Auch in Bosnien-Herzegowina hätte die DFB-Auswahl schon längst wesentlich höher als mit 2:0 führen müssen, stattdessen wurde es nach dem Anschlusstreffer von Edin Dzeko nochmal unnötig spannend.
Zwar fügte sich Debütant Tim Kleindienst als Vertretung der verletzten Niclas Füllkrug und Kai Havertz in der Sturmspitze gut in die Mannschaft ein, ein "tödlicher Knipser" ist aber auch der Gladbacher nicht.

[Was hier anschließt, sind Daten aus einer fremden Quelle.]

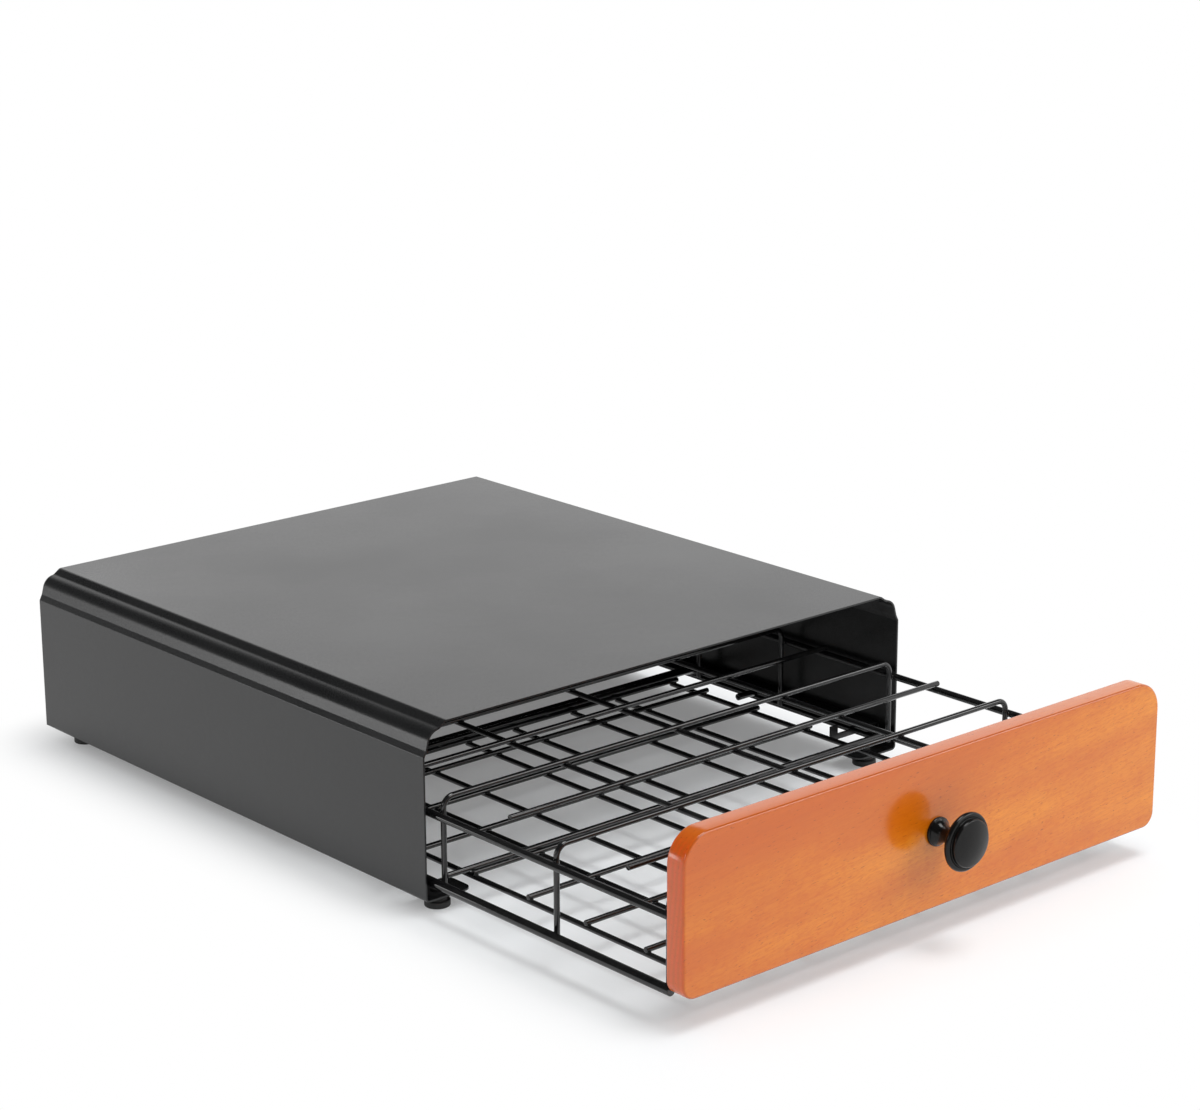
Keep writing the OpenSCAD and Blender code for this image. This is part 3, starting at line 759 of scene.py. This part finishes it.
def front_board():
    """A slab with rounded edges.

    A narrow flat ring inside each rounding keeps its faces flat in the light.
    """
    edge = [(BOARD_EDGE_R - up, BOARD_EDGE_R - out) for out, up in arc((0, 0), BOARD_EDGE_R, 0, 90, 7)]
    rings = (
        [board_ring(BOARD_EDGE_R + FACE_RING, BOARD_FRONT_Y)]
        + [board_ring(inset, BOARD_FRONT_Y + depth) for inset, depth in edge]
        + [board_ring(inset, BOARD_BACK_Y - depth) for inset, depth in reversed(edge)]
        + [board_ring(BOARD_EDGE_R + FACE_RING, BOARD_BACK_Y)]
    )
    board = smooth(linked("wooden_front", skinned(rings)), CRISP_ANGLE)
    piece(board, "board_wood", "drawer", "front_board")


def knob():
    """The turned knob. Its outline is in radius and height above the board."""
    seat_h, length = 0.05, BOARD_FRONT_Y - corners("knob")[0][Y]
    base_r, base_low_r, base_high_r, base_straight_h = 7.5, 0.3, 0.9, 0.95
    waist_r, waist_h, neck_r, hollow_r = 4, 8, 8.24, 7.128
    rim_centre, rim_r = (13.4, 19.0), 1.6
    groove_centre, groove_r = (12.52, 20.74), 0.35
    shoulder_centre, shoulder_r = (10.97, 21.96), 1.2
    dome_r, dome_rise, dome_steps = 11.35, 1.9, 12
    outline = (
        [(0, seat_h), (base_r - base_low_r, seat_h)]
        + arc((base_r - base_low_r, seat_h + base_low_r), base_low_r, -90, 0)
        + arc((base_r - base_high_r, base_straight_h), base_high_r, 0, 80, 8)
        + arc((waist_r + neck_r, waist_h), neck_r, 227, 182, 14)
        + arc((waist_r + hollow_r, waist_h), hollow_r, 180, 117.3, 16)
        + arc(rim_centre, rim_r, -62.7, 116.8, 24)
        + arc(groove_centre, groove_r, 296.8, 180, 6)
        + arc(shoulder_centre, shoulder_r, 0, 71.5, 9)
    )
    for k in range(1, dome_steps + 1):
        out = 1 - k / dome_steps
        outline.append((dome_r * out, length - dome_rise * out ** 2))
    solid = turned(outline, (0, BOARD_FRONT_Y, KNOB_Z), (0, -1, 0), sides=96)
    piece(smooth(linked("turned_knob", solid), SOFT_ANGLE), "knob_enamel", "drawer", "knob")


# ---------------------------------------------------------------- brackets and screws


def screw_places(side):
    """Where a bracket's two screws stand, on the plate's face away from the board."""
    inset = 8
    low, high = corners(f"board_bracket_{side}")
    return [((low[X] + high[X]) / 2, high[Y], z) for z in (low[Z] + inset, high[Z] - inset)]


def bracket(side):
    """A flat plate with two screw holes, welded between the rails."""
    hole_r = 2
    plate = linked(f"bracket_plate_{side}", block(*corners(f"board_bracket_{side}")))
    holes = [bore(hole_r, place, (0, 1, 0), sides=40) for place in screw_places(side)]
    combined(plate, holes, "DIFFERENCE")
    piece(bevelled(plate, SMALL_ROUND), "basket_wire", "drawer", f"board_bracket_{side}")


def screw_heads(name, node, places, radius, height, slots):
    """Domed heads with one slot or a cross, each lying on a face that looks towards +Y."""
    rim_h, slot_half_w, slot_depth = height / 4, 0.45, 1.1
    slot_half_l = radius * 0.68
    quarter = arc((0, 0), 1, 0, 90, steps=10)
    dome = [(radius * out, rim_h + (height - rim_h) * up) for out, up in quarter]
    outline = [(0, 0), (radius, 0)] + dome
    heads = linked(name, *(turned(outline, place, (0, 1, 0), sides=48) for place in places))
    cutters = []
    for x, y, z in places:
        for dx, dz in ((slot_half_l, slot_half_w), (slot_half_w, slot_half_l))[:slots]:
            low = (x - dx, y + height - slot_depth, z - dz)
            high = (x + dx, y + height + CUT, z + dz)
            cutters.append(linked("slot", block(low, high)))
    piece(smooth(combined(heads, cutters, "DIFFERENCE"), CRISP_ANGLE), "screw_zinc", "drawer", node)


# ---------------------------------------------------------------- basket wires


def wire_piece(name, node, wires, welds=()):
    """A piece made of wires, each (path, radius), with its welds, each (centre, radii)."""
    solids = [tube(path, radius) for path, radius in wires]
    solids += [nugget(centre, radii, k + len(name)) for k, (centre, radii) in enumerate(welds)]
    piece(smooth(linked(name, *solids), SOFT_ANGLE), "basket_wire", "drawer", node)


def rail(name, node, radius):
    """A rail bent round both sides and the rear, with its ends on the board."""
    low, high = corners(node)
    x, rear_y, z = high[X] - radius, high[Y] - radius, low[Z] + radius
    path = rounded([(-x, low[Y], z), (-x, rear_y, z), (x, rear_y, z), (x, low[Y], z)], RAIL_BEND_R)
    wire_piece(name, node, [(path, radius)])


def hoops():
    """Five hoops whose legs stand inside the rails."""
    for place, y in HOOP_YS.items():
        legs = [(-LEG_X, y, LEG_LOW_Z), (-LEG_X, y, HOOP_Z), (LEG_X, y, HOOP_Z), (LEG_X, y, LEG_LOW_Z)]
        welds = [
            ((side * RAIL_INNER_X, y, z), radii)
            for side in (-1, 1)
            for z, radii in ((LOW_Z, LOW_RAIL_WELD), (UP_Z, UP_RAIL_WELD))
        ]
        wire_piece(f"bent_hoop_{place}", f"hoop_{place}", [(rounded(legs, HOOP_BEND_R), WIRE_R)], welds)


def cross_wires(reach, z, ys):
    """Straight wires from side to side."""
    return [([(-reach, y, z), (reach, y, z)], WIRE_R) for y in ys]


def long_wires(node, xs, z):
    """Straight wires from front to rear, as long as a CAD node."""
    low, high = corners(node)
    return [([(x, low[Y], z), (x, high[Y], z)], WIRE_R) for x in xs]


def upper_wires():
    """The short cross wires between the hoops, and the dividers between the columns of pods."""
    middle_ys = STATION_YS[::2]
    reach = corners("middle_cross_wires")[1][X]
    wire_piece("short_cross_wires", "middle_cross_wires", cross_wires(reach, HOOP_Z, middle_ys))
    for place in ("left", "centre", "right"):
        node = f"divider_wire_{place}"
        x, z = middle(node, X), corners(node)[0][Z] + WIRE_R
        welds = [((x, y, (z + HOOP_Z) / 2), DIVIDER_WELD) for y in (*HOOP_YS.values(), *middle_ys)]
        wire_piece(f"long_divider_{place}", node, long_wires(node, [x], z), welds)


def floor_wires():
    """The bearers, the cross wires under them and the two wires under each column of pods."""
    bearer_z = corners("bearer_wires")[0][Z] + WIRE_R
    (_, _, floor_low_z), (floor_reach, _, _) = corners("floor_cross_wires")
    floor_z = floor_low_z + WIRE_R
    column_nodes = [f"floor_wires_column_{column}" for column in COLUMNS]

    welds = [((side * LEG_INNER_X, y, bearer_z), BEARER_END_WELD) for side in (-1, 1) for y in BEARER_YS]
    welds += [
        ((middle(node, X), y, (bearer_z + floor_z) / 2), BEARER_WELD)
        for node in column_nodes
        for y in BEARER_YS
    ]
    wire_piece("floor_bearers", "bearer_wires", cross_wires(LEG_INNER_X, bearer_z, BEARER_YS), welds)
    wire_piece("floor_cross", "floor_cross_wires", cross_wires(floor_reach, floor_z, FLOOR_YS))
    for column, node in zip(COLUMNS, column_nodes):
        low, high = corners(node)
        xs, z = (low[X] + WIRE_R, high[X] - WIRE_R), low[Z] + WIRE_R
        welds = [((x, y, (z + floor_z) / 2), CRADLE_WELD) for x in xs for y in FLOOR_YS]
        wire_piece(f"cradle_{column}", node, long_wires(node, xs, z), welds)


def stop_fingers():
    """Stubs on the lower rail that meet the drawer stops."""
    tip_x = corners("stop_finger_right")[0][X]
    y = middle("stop_finger_right", Y)
    for place, side in (("left", -1), ("right", 1)):
        root = (side * RAIL_INNER_X, y, LOW_Z)
        wires = [([(side * tip_x, y, LOW_Z), root], FINGER_R)]
        wire_piece(f"stub_{place}", f"stop_finger_{place}", wires, [(root, FINGER_WELD)])


# ---------------------------------------------------------------- all the pieces

housing_shell()
rear_panel()
guide_channels()
drawer_stops()
feet()
front_board()
knob()
for bracket_side in ("left", "right"):
    bracket(bracket_side)
screw_heads("wood_screw_heads", "board_screws", screw_places("left") + screw_places("right"),
            radius=3.5, height=2.2, slots=2)
screw_heads("knob_screw_head", "knob_screw", [(0, BOARD_BACK_Y, KNOB_Z)],
            radius=4, height=3, slots=1)
rail("bent_lower_rail", "lower_rail", LOW_R)
rail("bent_upper_rail", "upper_rail", UP_R)
hoops()
upper_wires()
floor_wires()
stop_fingers()

# ---------------------------------------------------------------- floor, light and camera, in metres

FLOOR_R, FLOOR_SIDES = 9, 64
FLOOR_NEAR_WHITE = 0.2
FLOOR_FADE = 0.075
SHADOW_HALF_W = 0.15
SHADOW_HALF_L = -BOARD_FRONT_Y * MM

SKY_LIGHT, SKY_HIGH = 0.45, 0.08
SKY_LEAN = -0.3
SKY_FADE = (0.2, 0.42)

# Each soft lamp's place, width, height and brightness of its face
SOFTBOXES = {
    "overhead": ((0.3, -0.6, 2.15), 0.9, 0.9, 9.0),
    "left": ((-2.4, 0.1, 0.85), 0.9, 0.6, 3.5),
    "back_left": ((-2.0, 1.85, 0.25), 0.7, 0.4, 3.7),
    "back": ((0.45, 1.95, 1.0), 0.9, 0.6, 0.6),
    "back_right": ((1.72, 1.78, 0.8), 1.8, 0.9, 0.22),
    "front": ((1.25, -1.75, 1.45), 2.2, 0.8, 4.6),
}

CAMERA_PLACE = (-1.03496, -1.19178, 0.59845)
CAMERA_TURN = (73.8146, 0.2398, -41.3348)
CAMERA_LENS, CAMERA_SENSOR_W, CAMERA_REACH = 91.276, 36, 50


def studio_floor():
    """Pale matt floor that turns to plain white away from the object.

    Only rays that show it to the camera, also by way of gloss or glass, see the white.
    """
    n = Surface("floor")
    x, y, _ = n.axes(n.place)
    beside = n.add(n.math("ABSOLUTE", x), -SHADOW_HALF_W)
    before = n.add(n.math("ABSOLUTE", y), -SHADOW_HALF_L)
    away = n.vector(n.math("MAXIMUM", beside), n.math("MAXIMUM", before))
    distance = n.put(n.node("ShaderNodeVectorMath", operation="LENGTH"), Vector=away).outputs["Value"]
    white = n.fade(distance, 0.0, FLOOR_FADE, FLOOR_NEAR_WHITE, 1.0)
    path = n.node("ShaderNodeLightPath").outputs
    seen = n.math("MAXIMUM", path["Is Camera Ray"], path["Is Glossy Ray"])
    seen = n.math("MAXIMUM", seen, path["Is Transmission Ray"])
    blend = n.put(n.node("ShaderNodeMixShader"), Fac=n.times(seen, white))
    n.finish(Base_Color=(0.90, 0.93, 0.95), Roughness=0.6, IOR=1.3)
    n.feed(blend.inputs[1], n.shader.outputs["BSDF"])
    n.feed(blend.inputs[2], n.node("ShaderNodeEmission").outputs["Emission"])
    n.put(n.tree.nodes["Material Output"], Surface=blend.outputs["Shader"])
    rim = circle(Vector(), Vector((1, 0, 0)), Vector((0, 1, 0)), FLOOR_R / MM, FLOOR_SIDES)
    disc = linked("studio_floor", (rim, [tuple(range(FLOOR_SIDES))]))
    disc.data.materials.append(n.material)


def studio_world():
    """White to the camera and an even light on the object.

    Gloss shows it as a white horizon, lower on the left, under a dark ceiling.
    """
    world = bpy.data.worlds.new("studio")
    bpy.context.scene.world = world
    n = Nodes(world)
    path = n.node("ShaderNodeLightPath").outputs
    x, _, z = n.axes(n.node("ShaderNodeTexCoord").outputs["Generated"])
    ceiling = n.fade(n.add(n.times(x, SKY_LEAN), z), *SKY_FADE, 1.0, SKY_HIGH)
    unseen = n.mix(path["Is Glossy Ray"], SKY_LIGHT, ceiling, "FLOAT")
    seen = n.math("MAXIMUM", path["Is Camera Ray"], path["Is Transmission Ray"])
    strength = n.mix(seen, unseen, 1.0, "FLOAT")
    n.put(n.tree.nodes["Background"], Color=(1, 1, 1), Strength=strength)


def softbox(name, place, width, height, radiance):
    """A rectangular soft lamp that looks at the object."""
    data = bpy.data.lights.new(name, "AREA")
    data.shape = "RECTANGLE"
    data.size = width
    data.size_y = height
    data.energy = radiance * math.pi * width * height
    lamp = bpy.data.objects.new(name, data)
    bpy.context.scene.collection.objects.link(lamp)
    lamp.location = place
    lamp.rotation_euler = (-Vector(place)).to_track_quat("-Z", "Y").to_euler()
    lamp.visible_camera = False


def photo_camera():
    """The camera at the photograph's angle."""
    data = bpy.data.cameras.new("camera")
    data.sensor_width = CAMERA_SENSOR_W
    data.lens = CAMERA_LENS
    data.clip_end = CAMERA_REACH
    camera = bpy.data.objects.new("camera", data)
    camera.location = CAMERA_PLACE
    camera.rotation_euler = [math.radians(a) for a in CAMERA_TURN]
    bpy.context.scene.collection.objects.link(camera)
    bpy.context.scene.camera = camera


studio_floor()
studio_world()
for lamp_name, lamp_settings in SOFTBOXES.items():
    softbox(lamp_name, *lamp_settings)
photo_camera()
bpy.context.scene.view_settings.view_transform = "Standard"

Doch schon beim 2:2 in den Niederlanden im September wäre ein Sieg möglich gewesen, wenn die Konter konsequent ausgespielt worden wären.
Und sogar beim 5:0-Auftakterfolg in der Nations League gegen Ungarn hatte Nagelsmann die Abschlussschwäche moniert, die nach seinen Analysen auch ein wesentlicher Grund für das EM-Aus war.
"Wir kommen schon oft vors Tor. Wir waren bei der EM, was Expected Goals angeht, die gefährlichste Mannschaft – mit Abstand", betonte Nagelsmann da: "Gegen Spanien haben wir einen Tick zu viele Chancen liegen lassen, wie gegen Ungarn in der ersten Halbzeit."